TASK >>
Among the lines of data below, reproduce only those from the one with "Keep writing the" through the one with "return look.finish(colour, roughness, look.bump(cloud, 0.006", exactly as they stand, both ends included.
— begin —
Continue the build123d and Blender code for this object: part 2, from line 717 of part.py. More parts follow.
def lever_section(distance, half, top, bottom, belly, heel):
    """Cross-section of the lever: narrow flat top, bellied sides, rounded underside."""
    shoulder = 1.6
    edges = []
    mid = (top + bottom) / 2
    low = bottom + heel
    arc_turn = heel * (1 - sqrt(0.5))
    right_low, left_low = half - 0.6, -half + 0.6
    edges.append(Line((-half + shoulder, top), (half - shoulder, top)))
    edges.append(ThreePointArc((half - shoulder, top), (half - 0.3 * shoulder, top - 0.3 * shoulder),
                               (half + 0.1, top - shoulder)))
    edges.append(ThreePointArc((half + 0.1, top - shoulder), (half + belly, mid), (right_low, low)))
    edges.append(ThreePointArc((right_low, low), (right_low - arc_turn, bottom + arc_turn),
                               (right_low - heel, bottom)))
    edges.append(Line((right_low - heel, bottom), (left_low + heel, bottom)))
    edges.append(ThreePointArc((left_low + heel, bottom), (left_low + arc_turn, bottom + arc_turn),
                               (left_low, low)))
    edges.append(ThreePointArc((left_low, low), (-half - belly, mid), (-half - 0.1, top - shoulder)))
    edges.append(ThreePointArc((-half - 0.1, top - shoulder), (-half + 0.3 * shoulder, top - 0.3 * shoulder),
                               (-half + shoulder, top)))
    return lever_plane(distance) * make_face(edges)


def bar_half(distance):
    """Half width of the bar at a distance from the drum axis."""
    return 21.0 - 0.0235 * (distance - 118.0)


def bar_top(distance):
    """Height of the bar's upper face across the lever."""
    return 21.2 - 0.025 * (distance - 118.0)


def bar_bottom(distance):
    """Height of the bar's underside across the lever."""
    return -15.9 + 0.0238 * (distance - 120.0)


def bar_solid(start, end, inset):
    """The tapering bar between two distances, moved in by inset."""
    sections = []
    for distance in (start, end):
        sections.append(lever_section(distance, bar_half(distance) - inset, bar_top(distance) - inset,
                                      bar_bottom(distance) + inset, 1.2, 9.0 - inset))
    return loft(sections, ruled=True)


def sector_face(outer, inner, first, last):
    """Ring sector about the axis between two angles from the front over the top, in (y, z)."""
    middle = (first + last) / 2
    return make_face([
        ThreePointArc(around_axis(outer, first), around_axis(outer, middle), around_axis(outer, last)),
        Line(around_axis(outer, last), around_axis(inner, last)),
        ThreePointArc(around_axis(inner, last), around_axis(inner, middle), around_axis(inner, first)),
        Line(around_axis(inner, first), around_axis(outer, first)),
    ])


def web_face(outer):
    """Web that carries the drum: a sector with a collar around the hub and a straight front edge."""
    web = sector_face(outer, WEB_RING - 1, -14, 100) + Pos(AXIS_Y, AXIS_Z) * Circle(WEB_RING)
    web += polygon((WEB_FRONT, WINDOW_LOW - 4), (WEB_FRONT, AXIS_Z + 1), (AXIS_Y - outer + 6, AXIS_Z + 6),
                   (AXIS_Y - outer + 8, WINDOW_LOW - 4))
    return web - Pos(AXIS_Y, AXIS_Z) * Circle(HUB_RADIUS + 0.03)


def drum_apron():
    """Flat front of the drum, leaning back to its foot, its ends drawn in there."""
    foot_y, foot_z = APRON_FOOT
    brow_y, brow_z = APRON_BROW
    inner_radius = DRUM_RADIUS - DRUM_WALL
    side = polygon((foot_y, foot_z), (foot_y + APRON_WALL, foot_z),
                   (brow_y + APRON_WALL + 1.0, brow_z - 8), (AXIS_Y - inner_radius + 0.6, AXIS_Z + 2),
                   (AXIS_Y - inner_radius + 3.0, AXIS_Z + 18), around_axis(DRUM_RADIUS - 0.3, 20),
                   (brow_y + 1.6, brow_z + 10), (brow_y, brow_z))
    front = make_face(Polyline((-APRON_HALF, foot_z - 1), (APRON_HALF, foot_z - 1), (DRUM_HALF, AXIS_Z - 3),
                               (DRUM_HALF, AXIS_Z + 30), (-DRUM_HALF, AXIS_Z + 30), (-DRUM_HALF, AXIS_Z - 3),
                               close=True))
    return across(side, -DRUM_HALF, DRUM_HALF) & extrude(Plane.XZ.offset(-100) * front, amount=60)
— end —
— begin —
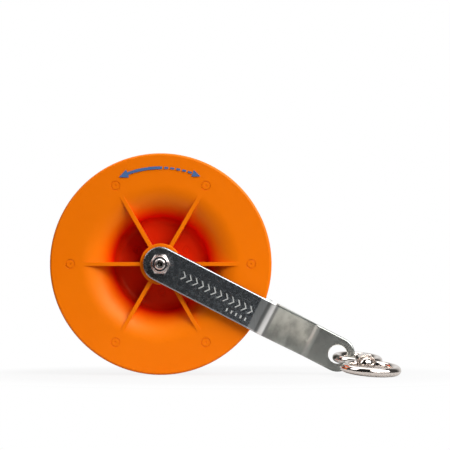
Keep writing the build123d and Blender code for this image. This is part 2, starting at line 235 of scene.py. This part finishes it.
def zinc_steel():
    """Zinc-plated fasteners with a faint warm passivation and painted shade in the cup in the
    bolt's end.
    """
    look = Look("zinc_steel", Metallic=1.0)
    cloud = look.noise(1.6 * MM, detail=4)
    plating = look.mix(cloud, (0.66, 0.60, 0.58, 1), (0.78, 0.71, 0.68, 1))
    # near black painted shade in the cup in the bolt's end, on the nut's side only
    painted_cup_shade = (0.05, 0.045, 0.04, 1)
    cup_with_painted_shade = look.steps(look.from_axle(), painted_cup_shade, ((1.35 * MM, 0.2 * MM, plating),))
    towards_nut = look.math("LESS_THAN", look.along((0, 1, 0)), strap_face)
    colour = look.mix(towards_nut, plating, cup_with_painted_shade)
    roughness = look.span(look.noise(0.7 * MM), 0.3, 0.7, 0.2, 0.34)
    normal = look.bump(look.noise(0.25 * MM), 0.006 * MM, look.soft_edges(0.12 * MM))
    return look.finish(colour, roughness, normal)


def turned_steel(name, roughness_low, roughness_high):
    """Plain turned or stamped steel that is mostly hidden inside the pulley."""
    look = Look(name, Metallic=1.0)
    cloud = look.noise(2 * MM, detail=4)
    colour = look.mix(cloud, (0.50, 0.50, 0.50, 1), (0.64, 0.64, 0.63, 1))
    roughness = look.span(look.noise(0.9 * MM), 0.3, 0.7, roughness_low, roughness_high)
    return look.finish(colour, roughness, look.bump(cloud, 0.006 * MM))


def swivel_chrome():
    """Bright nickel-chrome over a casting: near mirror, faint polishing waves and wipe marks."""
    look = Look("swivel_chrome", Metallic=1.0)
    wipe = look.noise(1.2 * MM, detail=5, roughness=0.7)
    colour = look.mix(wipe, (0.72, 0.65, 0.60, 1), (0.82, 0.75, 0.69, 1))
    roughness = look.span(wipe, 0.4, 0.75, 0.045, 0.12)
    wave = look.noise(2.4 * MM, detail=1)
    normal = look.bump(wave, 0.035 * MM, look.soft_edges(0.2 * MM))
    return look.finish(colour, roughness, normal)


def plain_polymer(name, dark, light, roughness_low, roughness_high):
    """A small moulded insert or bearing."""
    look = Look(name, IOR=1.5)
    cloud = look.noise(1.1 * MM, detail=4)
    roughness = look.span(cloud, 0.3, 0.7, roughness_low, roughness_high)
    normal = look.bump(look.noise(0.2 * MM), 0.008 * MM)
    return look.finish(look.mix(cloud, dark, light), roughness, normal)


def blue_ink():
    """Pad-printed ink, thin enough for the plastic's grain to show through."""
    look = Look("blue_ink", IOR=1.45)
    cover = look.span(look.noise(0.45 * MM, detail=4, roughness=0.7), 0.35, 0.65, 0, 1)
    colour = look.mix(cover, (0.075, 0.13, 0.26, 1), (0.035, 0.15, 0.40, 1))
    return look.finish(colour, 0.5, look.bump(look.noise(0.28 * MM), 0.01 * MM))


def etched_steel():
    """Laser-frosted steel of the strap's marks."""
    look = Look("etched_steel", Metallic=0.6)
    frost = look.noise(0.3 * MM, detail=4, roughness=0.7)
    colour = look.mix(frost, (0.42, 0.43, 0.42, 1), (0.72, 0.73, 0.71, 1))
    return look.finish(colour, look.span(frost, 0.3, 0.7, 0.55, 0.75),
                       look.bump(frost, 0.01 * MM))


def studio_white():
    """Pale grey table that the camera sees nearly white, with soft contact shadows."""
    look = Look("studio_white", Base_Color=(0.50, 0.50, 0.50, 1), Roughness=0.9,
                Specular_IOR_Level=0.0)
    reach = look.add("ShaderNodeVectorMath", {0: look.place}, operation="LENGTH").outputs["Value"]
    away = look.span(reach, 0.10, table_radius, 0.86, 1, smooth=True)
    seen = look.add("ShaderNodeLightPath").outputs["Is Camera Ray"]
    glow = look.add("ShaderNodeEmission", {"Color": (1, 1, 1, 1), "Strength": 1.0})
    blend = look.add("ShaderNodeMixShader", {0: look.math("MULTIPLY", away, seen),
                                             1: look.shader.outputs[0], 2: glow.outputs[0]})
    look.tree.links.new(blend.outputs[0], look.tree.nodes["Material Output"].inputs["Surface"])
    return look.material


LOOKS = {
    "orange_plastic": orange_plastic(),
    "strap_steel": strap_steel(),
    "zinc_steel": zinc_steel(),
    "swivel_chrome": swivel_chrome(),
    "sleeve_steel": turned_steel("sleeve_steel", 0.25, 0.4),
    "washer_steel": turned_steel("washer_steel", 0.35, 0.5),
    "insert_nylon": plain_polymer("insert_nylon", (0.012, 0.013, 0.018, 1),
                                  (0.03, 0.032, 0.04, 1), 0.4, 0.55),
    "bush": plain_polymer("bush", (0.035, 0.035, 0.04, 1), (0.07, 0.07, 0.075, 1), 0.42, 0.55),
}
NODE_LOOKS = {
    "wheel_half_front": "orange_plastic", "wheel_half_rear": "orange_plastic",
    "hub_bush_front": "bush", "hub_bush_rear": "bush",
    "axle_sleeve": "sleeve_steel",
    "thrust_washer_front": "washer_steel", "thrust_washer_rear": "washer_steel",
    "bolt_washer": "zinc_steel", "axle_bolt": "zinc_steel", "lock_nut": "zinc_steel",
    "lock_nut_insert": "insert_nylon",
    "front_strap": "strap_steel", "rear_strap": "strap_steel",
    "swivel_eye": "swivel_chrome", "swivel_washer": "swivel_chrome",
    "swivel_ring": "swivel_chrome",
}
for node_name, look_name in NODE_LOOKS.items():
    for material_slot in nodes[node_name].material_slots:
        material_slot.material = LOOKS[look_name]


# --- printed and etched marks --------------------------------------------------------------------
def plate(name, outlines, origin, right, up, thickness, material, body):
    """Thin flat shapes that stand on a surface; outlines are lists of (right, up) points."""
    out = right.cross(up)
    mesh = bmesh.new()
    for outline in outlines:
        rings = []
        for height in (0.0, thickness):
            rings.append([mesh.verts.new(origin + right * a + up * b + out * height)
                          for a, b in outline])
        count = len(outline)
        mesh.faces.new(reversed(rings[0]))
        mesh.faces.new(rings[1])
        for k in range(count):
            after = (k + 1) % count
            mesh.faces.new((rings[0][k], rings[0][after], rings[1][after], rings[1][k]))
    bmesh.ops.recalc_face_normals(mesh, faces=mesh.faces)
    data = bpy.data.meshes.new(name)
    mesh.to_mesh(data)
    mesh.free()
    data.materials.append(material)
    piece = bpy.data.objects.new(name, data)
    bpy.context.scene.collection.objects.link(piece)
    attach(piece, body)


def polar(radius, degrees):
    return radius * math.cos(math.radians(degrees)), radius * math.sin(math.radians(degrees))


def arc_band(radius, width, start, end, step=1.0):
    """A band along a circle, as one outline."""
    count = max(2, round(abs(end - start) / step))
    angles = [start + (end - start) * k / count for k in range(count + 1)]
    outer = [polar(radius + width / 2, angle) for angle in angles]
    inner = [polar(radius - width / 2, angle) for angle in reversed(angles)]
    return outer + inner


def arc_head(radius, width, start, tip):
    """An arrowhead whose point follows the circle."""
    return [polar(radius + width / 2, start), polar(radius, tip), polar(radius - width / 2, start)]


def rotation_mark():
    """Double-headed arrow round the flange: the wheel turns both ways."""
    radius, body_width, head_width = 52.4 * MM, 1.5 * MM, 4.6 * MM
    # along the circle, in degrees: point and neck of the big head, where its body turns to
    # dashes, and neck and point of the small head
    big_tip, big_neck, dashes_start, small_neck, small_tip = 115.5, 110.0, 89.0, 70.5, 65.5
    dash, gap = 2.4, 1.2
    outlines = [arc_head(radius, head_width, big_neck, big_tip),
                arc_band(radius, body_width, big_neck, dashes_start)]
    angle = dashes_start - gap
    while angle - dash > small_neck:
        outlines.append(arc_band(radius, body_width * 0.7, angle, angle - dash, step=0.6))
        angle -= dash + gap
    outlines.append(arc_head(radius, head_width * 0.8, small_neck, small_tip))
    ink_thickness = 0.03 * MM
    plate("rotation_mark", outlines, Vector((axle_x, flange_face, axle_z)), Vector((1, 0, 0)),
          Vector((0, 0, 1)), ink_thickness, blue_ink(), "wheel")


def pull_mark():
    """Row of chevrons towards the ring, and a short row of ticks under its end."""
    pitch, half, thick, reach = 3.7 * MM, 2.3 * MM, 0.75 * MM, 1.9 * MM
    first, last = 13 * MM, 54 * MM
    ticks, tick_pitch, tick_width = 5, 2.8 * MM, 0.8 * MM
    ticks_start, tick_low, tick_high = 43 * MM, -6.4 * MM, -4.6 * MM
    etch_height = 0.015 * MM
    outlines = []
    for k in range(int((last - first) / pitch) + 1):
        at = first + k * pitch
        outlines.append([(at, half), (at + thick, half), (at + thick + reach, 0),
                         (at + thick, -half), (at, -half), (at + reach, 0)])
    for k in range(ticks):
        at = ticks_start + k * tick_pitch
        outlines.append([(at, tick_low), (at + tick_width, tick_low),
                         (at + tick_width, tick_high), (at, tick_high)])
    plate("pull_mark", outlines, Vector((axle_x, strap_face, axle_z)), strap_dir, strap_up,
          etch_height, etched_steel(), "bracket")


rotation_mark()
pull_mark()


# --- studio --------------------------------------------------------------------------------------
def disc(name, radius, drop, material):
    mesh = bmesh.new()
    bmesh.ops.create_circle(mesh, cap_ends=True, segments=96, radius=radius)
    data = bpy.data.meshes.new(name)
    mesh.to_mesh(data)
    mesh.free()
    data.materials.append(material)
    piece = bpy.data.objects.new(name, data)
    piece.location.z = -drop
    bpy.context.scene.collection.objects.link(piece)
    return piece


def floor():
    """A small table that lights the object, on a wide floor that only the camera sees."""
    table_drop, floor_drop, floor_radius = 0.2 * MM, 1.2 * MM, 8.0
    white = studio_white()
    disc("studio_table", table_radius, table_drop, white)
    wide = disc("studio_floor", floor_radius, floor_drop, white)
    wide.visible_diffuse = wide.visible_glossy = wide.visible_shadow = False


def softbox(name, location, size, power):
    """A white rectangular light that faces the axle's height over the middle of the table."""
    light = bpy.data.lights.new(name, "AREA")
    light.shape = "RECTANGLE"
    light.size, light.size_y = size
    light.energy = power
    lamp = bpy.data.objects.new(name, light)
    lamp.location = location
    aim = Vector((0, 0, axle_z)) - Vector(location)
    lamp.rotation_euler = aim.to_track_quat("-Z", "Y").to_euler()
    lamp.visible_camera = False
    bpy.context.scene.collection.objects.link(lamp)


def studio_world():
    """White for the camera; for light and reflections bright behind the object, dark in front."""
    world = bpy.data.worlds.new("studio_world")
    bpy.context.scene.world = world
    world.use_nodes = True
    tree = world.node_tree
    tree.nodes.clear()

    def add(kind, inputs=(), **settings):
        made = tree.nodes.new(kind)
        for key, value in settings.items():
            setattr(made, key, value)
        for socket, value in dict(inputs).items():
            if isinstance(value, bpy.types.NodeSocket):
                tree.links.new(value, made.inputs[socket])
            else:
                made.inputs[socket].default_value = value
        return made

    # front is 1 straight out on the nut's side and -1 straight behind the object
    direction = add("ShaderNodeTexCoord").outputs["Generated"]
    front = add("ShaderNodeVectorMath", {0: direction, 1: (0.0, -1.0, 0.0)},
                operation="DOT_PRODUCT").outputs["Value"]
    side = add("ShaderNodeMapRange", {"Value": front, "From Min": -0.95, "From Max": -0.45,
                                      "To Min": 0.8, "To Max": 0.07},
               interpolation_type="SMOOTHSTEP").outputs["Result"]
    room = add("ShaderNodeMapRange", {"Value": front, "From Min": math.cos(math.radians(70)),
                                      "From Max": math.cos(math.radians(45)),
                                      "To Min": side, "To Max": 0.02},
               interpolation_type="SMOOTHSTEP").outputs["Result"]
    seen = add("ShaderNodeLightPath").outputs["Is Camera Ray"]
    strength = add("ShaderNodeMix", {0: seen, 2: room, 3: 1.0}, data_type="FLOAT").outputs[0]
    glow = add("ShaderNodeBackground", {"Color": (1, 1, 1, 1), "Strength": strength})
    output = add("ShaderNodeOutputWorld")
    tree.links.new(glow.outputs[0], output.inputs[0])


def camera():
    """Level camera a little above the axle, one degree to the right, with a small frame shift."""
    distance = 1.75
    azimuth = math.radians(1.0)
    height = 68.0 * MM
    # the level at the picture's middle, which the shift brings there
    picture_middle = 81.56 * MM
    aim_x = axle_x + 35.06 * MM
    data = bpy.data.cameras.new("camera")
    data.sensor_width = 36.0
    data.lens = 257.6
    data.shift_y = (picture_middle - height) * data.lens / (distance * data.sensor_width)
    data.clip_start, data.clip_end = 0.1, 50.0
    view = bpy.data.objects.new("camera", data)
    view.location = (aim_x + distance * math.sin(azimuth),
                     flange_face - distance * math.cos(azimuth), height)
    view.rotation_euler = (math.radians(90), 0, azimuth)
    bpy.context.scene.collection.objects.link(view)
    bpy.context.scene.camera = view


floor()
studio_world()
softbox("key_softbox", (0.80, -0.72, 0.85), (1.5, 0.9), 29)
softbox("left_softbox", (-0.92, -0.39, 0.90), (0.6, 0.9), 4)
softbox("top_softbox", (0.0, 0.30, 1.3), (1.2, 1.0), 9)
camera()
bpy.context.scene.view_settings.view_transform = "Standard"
— end —
FULL ANSWER >>
Keep writing the build123d and Blender code for this image. This is part 2, starting at line 235 of scene.py. This part finishes it.
def zinc_steel():
    """Zinc-plated fasteners with a faint warm passivation and painted shade in the cup in the
    bolt's end.
    """
    look = Look("zinc_steel", Metallic=1.0)
    cloud = look.noise(1.6 * MM, detail=4)
    plating = look.mix(cloud, (0.66, 0.60, 0.58, 1), (0.78, 0.71, 0.68, 1))
    # near black painted shade in the cup in the bolt's end, on the nut's side only
    painted_cup_shade = (0.05, 0.045, 0.04, 1)
    cup_with_painted_shade = look.steps(look.from_axle(), painted_cup_shade, ((1.35 * MM, 0.2 * MM, plating),))
    towards_nut = look.math("LESS_THAN", look.along((0, 1, 0)), strap_face)
    colour = look.mix(towards_nut, plating, cup_with_painted_shade)
    roughness = look.span(look.noise(0.7 * MM), 0.3, 0.7, 0.2, 0.34)
    normal = look.bump(look.noise(0.25 * MM), 0.006 * MM, look.soft_edges(0.12 * MM))
    return look.finish(colour, roughness, normal)


def turned_steel(name, roughness_low, roughness_high):
    """Plain turned or stamped steel that is mostly hidden inside the pulley."""
    look = Look(name, Metallic=1.0)
    cloud = look.noise(2 * MM, detail=4)
    colour = look.mix(cloud, (0.50, 0.50, 0.50, 1), (0.64, 0.64, 0.63, 1))
    roughness = look.span(look.noise(0.9 * MM), 0.3, 0.7, roughness_low, roughness_high)
    return look.finish(colour, roughness, look.bump(cloud, 0.006 * MM))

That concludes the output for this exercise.